● Goal of the exercise
Return verbatim all lines from the first one in the records to the line with "floor_hole_in = [65, 160];", both ends kept.

=-=-=-=-=

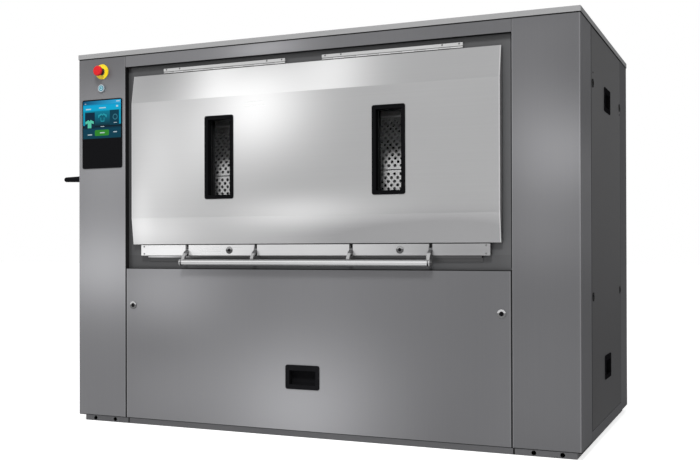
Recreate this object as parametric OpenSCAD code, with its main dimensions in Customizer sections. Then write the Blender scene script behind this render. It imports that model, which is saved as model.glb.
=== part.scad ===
// Barrier washer: a pass-through laundry washer with a loading door in front and an unloading door
// behind. Origin on the floor under the middle of the cabinet, front towards -Y, +Z up.
// The rear bay repeats the front bay, turned half a turn.

/* [Cabinet] */
// Width over the side panels
cabinet_w = 2000; // [1960:10:2300]
// Depth over the front and rear panels
cabinet_d = 1088; // [1080:4:1240]
// Height of the front panels
panel_h = 1427; // [1420:1:1600]
// Height of the kick plates under the panels
plinth_h = 25; // [20:1:40]
// Height of the lid's folded edge
lid_h = 20; // [12:1:40]
// Overhang of the lid on every side
lid_overhang = 2; // [0:0.5:6]
// Thickness of the panel sheet
sheet = 2; // [1.5:0.5:3]
// Gap between neighbouring panels
panel_gap = 0.8; // [0.5:0.1:0.9]
// Width of a corner column's face
column_w = 226; // [220:1:240]
// Height of the lintel over the bay
lintel_h = 46; // [40:1:60]
// Space between the latch rail and the lower panel
rail_over_sill = 49.5; // [40:0.5:60]
// Depth of the bay behind the column faces
bay_recess = 22; // [20:1:26]
// Length of a front column's side return
front_return = 204; // [190:1:230]
// Length of a rear column's side return
rear_return = 185; // [170:1:200]
// Set-back of the kick plates at the front and rear
kick_inset = 20; // [16:1:20]
// Set-back of the kick plates at the sides
kick_inset_side = 17; // [15:1:20]
// Height of the side sill under the hatches
side_sill_h = 35; // [30:1:60]
// Height of the lower pair of locks on the side hatches
hatch_low_lock_z = 519; // [500:5:600]
// Distance of the floor bolt holes from the cabinet's side
floor_hole_in = [65, 160];

/* [Frame] */
// Height of the base rails
base_h = 100; // [80:5:110]
// Width of the base rails
base_w = 80; // [70:5:90]
// Side of a square post
post_w = 60; // [50:5:60]
// Wall of the base rails and posts
tube_wall = 4; // [3:0.5:6]
// Diameter of the floor bolt holes
floor_hole_d = 16; // [10:1:18]
// Height of the floor bolt holes
floor_hole_z = 11; // [10:1:14]

/* [Drum and tub] */
// Space between the tub and the plane of the panels
tub_to_face = 91; // [88:1:104]
// Wall of the tub
tub_wall = 3; // [2:0.5:4]
// Inner length of the tub
tub_len = 1400; // [1380:2:1410]
// Space between the tub's outside and the drum's
drum_clear = 33; // [28:1:53]
// Wall of the drum
drum_wall = 2.5; // [2:0.5:4]
// Length of the drum
drum_len = 1300; // [1260:2:1310]
// Drop of the drum axis below the middle of the mouth
axis_drop = 107; // [95:1:115]
// Width of the loading mouth
mouth_w = 1360; // [1300:2:1364]
// How far the door reaches past the mouth above and below
mouth_lap = 30.25; // [28.25:0.5:50]
// Width of the drum's own opening
hatchway_w = 1120; // [1000:10:1150]
// Angle of the drum opening's lower edge
hatchway_low = -24; // [-30:1:-20]
// Angle of the drum opening's upper edge
hatchway_high = 36; // [32:1:40]
// Radius of a leaf hinge pin
leaf_pin_r = 4; // [3:0.5:5]
// Height of a lifting rib inside the drum
lifter_h = 70; // [50:1:90]
// Radius of the drum shaft
shaft_r = 40; // [30:1:44]
// Radius of the drum pulley
drum_pulley_r = 240; // [200:5:250]
// Radius of the motor pulley
motor_pulley_r = 48; // [40:1:55]
// Width of both pulleys
pulley_w = 50; // [40:1:54]
// Thickness of the belt
belt_t = 6; // [4:0.5:8]
// Radius of the motor
motor_r = 98; // [80:1:98]
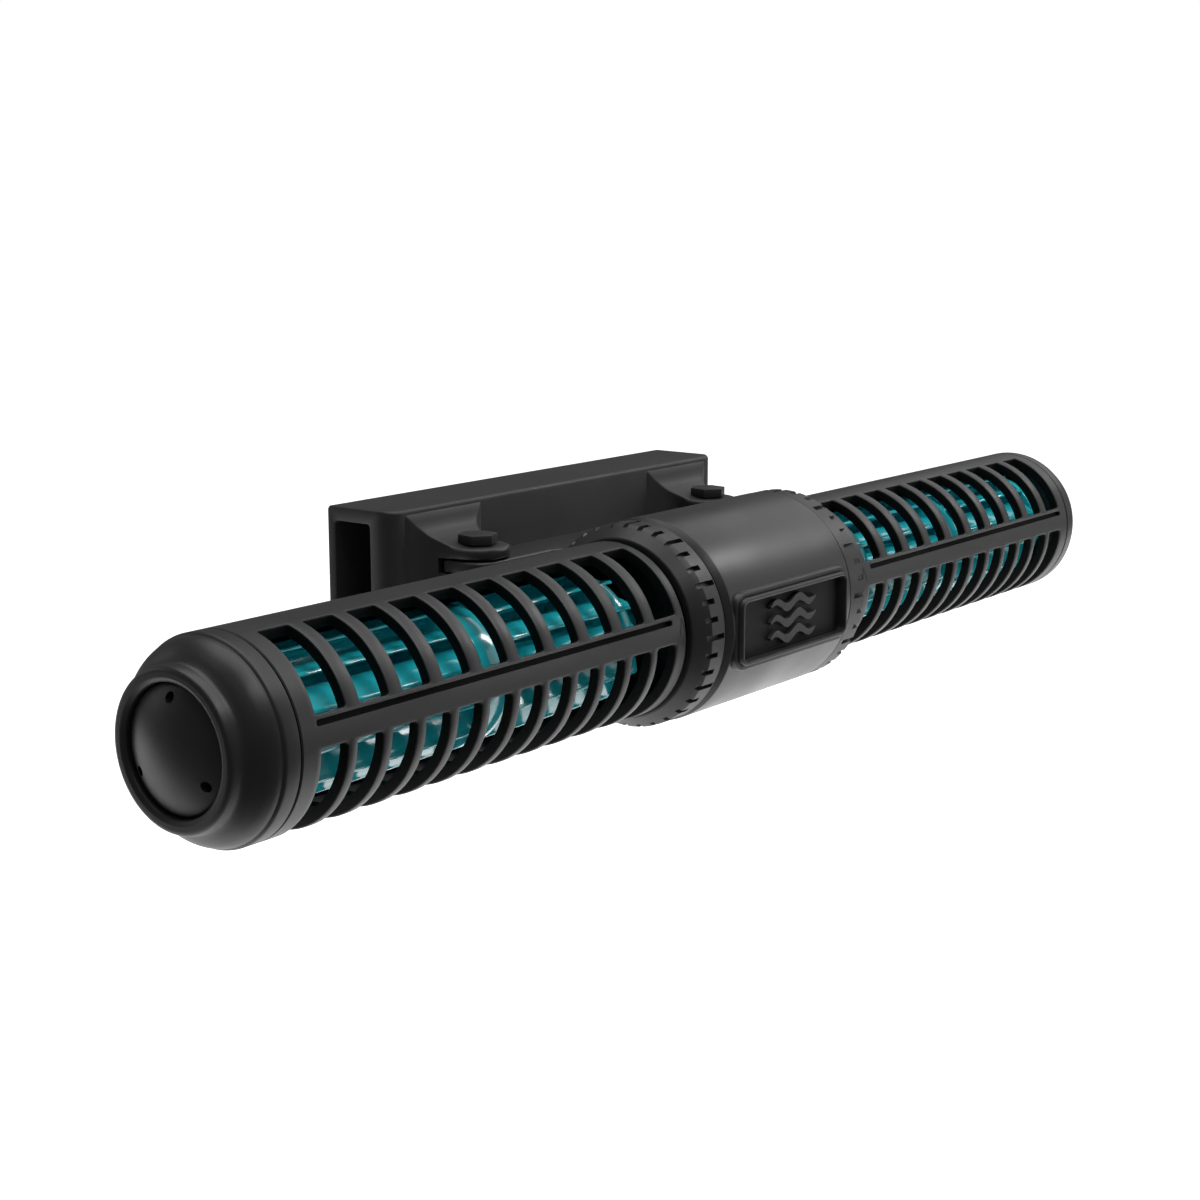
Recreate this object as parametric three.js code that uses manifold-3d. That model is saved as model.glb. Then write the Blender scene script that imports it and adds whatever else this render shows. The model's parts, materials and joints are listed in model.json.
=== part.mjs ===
// Cross-flow wave maker pump: a motor housing with a slotted cage on each side,
// an impeller in each cage, and a bracket that holds the pump to an aquarium wall.
// Millimetres. X runs along the pump, the badge faces -Y, the glass is on the +Y side, Z is up.
// The origin is the middle of the bracket's flat back face.

import * as THREE from 'three';
import { mergeVertices } from 'three/addons/utils/BufferGeometryUtils.js';
import Module from 'manifold-3d';

const wasm = await Module();
wasm.setup();

// ---- Driving dimensions -------------------------------------------------------------------

const GAP = 0.3;                 // clearance between pieces that meet

const CAGE_RADIUS = 21.5;
const CAGE_WALL = 2.6;
const CAGE_INNER_END = 40.85;    // distance from the middle of the pump
const CAGE_OUTER_END = 166.8;
const SPIGOT_RADIUS = 19.5;      // the cage's inner end, which turns in the collar
const SPIGOT_END = 33;
const SEAL_GROOVE = { from: 35.2, to: 36.8, depth: 1.1 };
const UPPER_SLOTS = { count: 10, width: 8.4, pitch: 12.22, from: 43.74, low: 18.2, high: 76.6 };
const LOWER_SLOTS = { count: 12, width: 7.5, pitch: 9.96, from: 44.75, low: -98, high: 0 };

const HOUSING_RADIUS = 25.35;
const HOUSING_BORE = 21;
const HOUSING_HALF = 28;
const HOUSING_CHAMFER = 1.5;      // at the left end only
const COLLAR_RADIUS = 25.05;
const COLLAR_FRONT = 38.9;
const COLLAR_BACK = 28.3;
const COLLAR_BORE = 20.1;
const COLLAR_BAND = { from: 29.6, to: 35.2, neck: 23.7, lip: 22 };
const MARKS = { count: 12, width: 1.2, depth: 1.7, end: 30.5 };

const CAP_FACE = 180.5;
const CAP_RING_BORE = 13.3;
const CAP_FLOOR = 177;
const CAP_DOME = { rise: 3.5, wall: 1.55 };
const CAP_HOLES = { count: 3, circle: 10.6, radius: 1.05 };

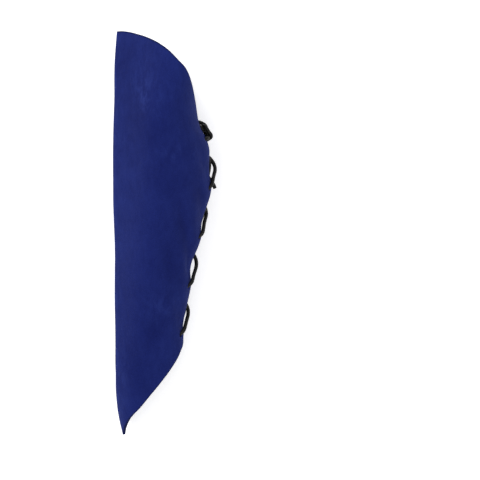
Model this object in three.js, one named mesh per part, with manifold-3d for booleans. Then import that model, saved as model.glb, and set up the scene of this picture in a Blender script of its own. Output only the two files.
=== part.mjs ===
// A suede arm bracer, lying on its side: the ridge over the forearm on the left, the laced back on
// the right, the elbow end at the top and the tongue over the hand at the bottom. Millimetres, +Z up.
import * as THREE from "three";
import { mergeVertices } from "three/addons/utils/BufferGeometryUtils.js";
import Module from "manifold-3d";

// Driving dimensions of the leather.
const LENGTH = 330; // from the tip over the hand to the peak at the elbow
const HALF_WIDTH = 46; // half the width of the elbow opening
const DEPTH = 79; // from the ridge to the laced back, at its deepest
const WALL = 2.2;
const RIDGE_RADIUS = 3.2; // of the pressed fold down the front
const PRESSED_FLAT = 2.6; // how far the leather gives where it lies on the ground
const UPPER_SAG = 0.95; // the upper wall sinks by its own weight to this share
const LIP_GAP = 5; // from the middle of the back to a laced edge
const LOWER_TUCK = 4.5; // the lower laced edge lies this far in behind the upper one

// Driving dimensions of the lacing.
const HOLE_PAIRS = 5;
const HOLE_PITCH = 39.8;
const LOWEST_HOLES = 83; // above the tip
const HOLE_INSET = 8; // from the laced edge, along the leather
const HOLE_RADIUS = 2.5;
const HOLE_SIDES = 12;
const SCALLOP = 3; // the edge draws in between the holes
const SPLAY = 1.2; // and opens there
const LACE_DIAMETER = 3;
const LACE_SIDES = 8;
const LACE_STEP = 3; // between the rings of the tube
const CLEARANCE = 0.35; // between the lace and what it runs over

// Colours and finishes.
const SUEDE = new THREE.MeshStandardMaterial({ color: 0x232a73, roughness: 0.95, metalness: 0 });
const CORD = new THREE.MeshStandardMaterial({ color: 0x141414, roughness: 0.6, metalness: 0 });

// Cross sections from the tip to the elbow. along is a share of LENGTH, half of HALF_WIDTH, deep of
// DEPTH and widest of the section's own depth. angle is that of each side at the ridge, in degrees
// from the middle plane, ridge the place of the ridge line as a share of DEPTH, gap of LIP_GAP.
const SECTIONS = [
  { along: 0.0, half: 0.31, deep: 0.7, widest: 0.26, angle: 80, ridge: 0.08, gap: 0.7 },
  { along: 0.04, half: 0.35, deep: 0.7, widest: 0.3, angle: 75, ridge: 0.045, gap: 0.7 },
  { along: 0.075, half: 0.395, deep: 0.7, widest: 0.36, angle: 68, ridge: 0.026, gap: 0.75 },
  { along: 0.13, half: 0.465, deep: 0.7, widest: 0.46, angle: 60, ridge: 0.011, gap: 0.8 },
  { along: 0.19, half: 0.515, deep: 0.695, widest: 0.52, angle: 54, ridge: 0.004, gap: 0.85 },
  { along: 0.252, half: 0.565, deep: 0.69, widest: 0.54, angle: 50, ridge: 0.003, gap: 0.9 },
  { along: 0.372, half: 0.68, deep: 0.768, widest: 0.55, angle: 48, ridge: 0.003, gap: 1.0 },
  { along: 0.493, half: 0.77, deep: 0.874, widest: 0.54, angle: 46, ridge: 0.0, gap: 1.0 },
  { along: 0.614, half: 0.855, deep: 0.98, widest: 0.53, angle: 45, ridge: -0.012, gap: 1.0 },
  { along: 0.7, half: 0.915, deep: 0.97, widest: 0.57, angle: 44, ridge: -0.015, gap: 1.0 },
  { along: 0.735, half: 0.935, deep: 0.925, widest: 0.59, angle: 44, ridge: -0.012, gap: 1.0 },
  { along: 0.765, half: 0.955, deep: 0.86, widest: 0.63, angle: 43, ridge: -0.008, gap: 1.3 },
  { along: 0.83, half: 0.985, deep: 0.818, widest: 0.7, angle: 42, ridge: 0.0, gap: 2.6 },
  { along: 0.91, half: 1.0, deep: 0.8, widest: 0.84, angle: 41, ridge: 0.004, gap: 4.4 },
  { along: 1.0, half: 0.98, deep: 0.78, widest: 0.9, angle: 41, ridge: 0.03, gap: 5.0 },
];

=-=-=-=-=

● Reply
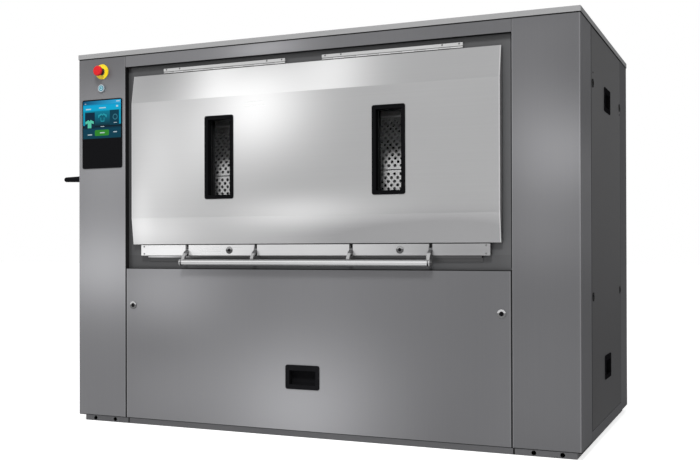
Recreate this object as parametric OpenSCAD code, with its main dimensions in Customizer sections. Then write the Blender scene script behind this render. It imports that model, which is saved as model.glb.
=== part.scad ===
// Barrier washer: a pass-through laundry washer with a loading door in front and an unloading door
// behind. Origin on the floor under the middle of the cabinet, front towards -Y, +Z up.
// The rear bay repeats the front bay, turned half a turn.

/* [Cabinet] */
// Width over the side panels
cabinet_w = 2000; // [1960:10:2300]
// Depth over the front and rear panels
cabinet_d = 1088; // [1080:4:1240]
// Height of the front panels
panel_h = 1427; // [1420:1:1600]
// Height of the kick plates under the panels
plinth_h = 25; // [20:1:40]
// Height of the lid's folded edge
lid_h = 20; // [12:1:40]
// Overhang of the lid on every side
lid_overhang = 2; // [0:0.5:6]
// Thickness of the panel sheet
sheet = 2; // [1.5:0.5:3]
// Gap between neighbouring panels
panel_gap = 0.8; // [0.5:0.1:0.9]
// Width of a corner column's face
column_w = 226; // [220:1:240]
// Height of the lintel over the bay
lintel_h = 46; // [40:1:60]
// Space between the latch rail and the lower panel
rail_over_sill = 49.5; // [40:0.5:60]
// Depth of the bay behind the column faces
bay_recess = 22; // [20:1:26]
// Length of a front column's side return
front_return = 204; // [190:1:230]
// Length of a rear column's side return
rear_return = 185; // [170:1:200]
// Set-back of the kick plates at the front and rear
kick_inset = 20; // [16:1:20]
// Set-back of the kick plates at the sides
kick_inset_side = 17; // [15:1:20]
// Height of the side sill under the hatches
side_sill_h = 35; // [30:1:60]
// Height of the lower pair of locks on the side hatches
hatch_low_lock_z = 519; // [500:5:600]
// Distance of the floor bolt holes from the cabinet's side
floor_hole_in = [65, 160];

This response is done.